If you look at Alias across the first half of its first season, we haven’t seen an episode anything like The Box. Right from the get go, Alias engaged in a level of serialised storytelling through which it broke the 90’s mould of stand-alone, easy to syndicate episodes of television to depict a compelling, ongoing narrative journey for Sydney Bristow as she becomes more embroiled in her double-agent life with SD-6 and the CIA. Each episode, even those which carried heavily over to each other such as Reckoning and Color-Blind, tells an espionage tale on a scale which never overwhelms the broader character and narrative arcs in play: Syd & Jack’s relationship, Syd & Vaughn’s relationship, the Rambaldi mythology etc… Thus far, the spy stories have been fairly incidental and the weekly bad guys relatively disposable.
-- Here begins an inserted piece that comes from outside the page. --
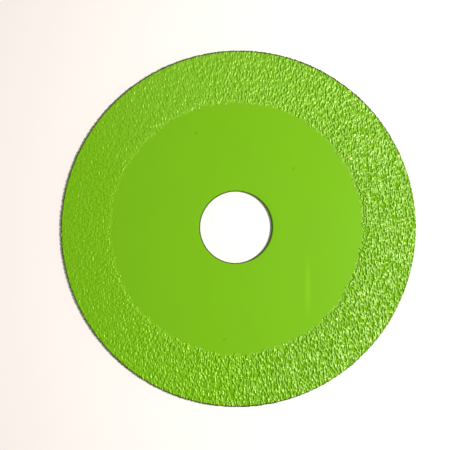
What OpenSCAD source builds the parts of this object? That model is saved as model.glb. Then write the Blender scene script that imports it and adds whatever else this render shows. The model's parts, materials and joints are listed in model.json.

All of that changes, immediately, with The Box. The first genuine two-part story in Alias’ lifespan, labelled indeed as such, it delivers on the high concept idea with the pitch: ‘What if terrorists seize control of SD-6?’. Alias does Die Hard, basically, and without a shred of embarrassment. Writers John Eisendrath and Jesse Alexander immediately understand their reference point and the fact they are riffing, broadly, off one of the greatest examples of a high concept in Hollywood history. It only adds to the joy of The Box which exemplifies the remarkable level of confidence Alias had in its storytelling from the very beginning.

Many other series wouldn’t have the balls to make The Box until maybe its third, even fourth, seasons. Alias gets it out the way as a midpoint to its debut year.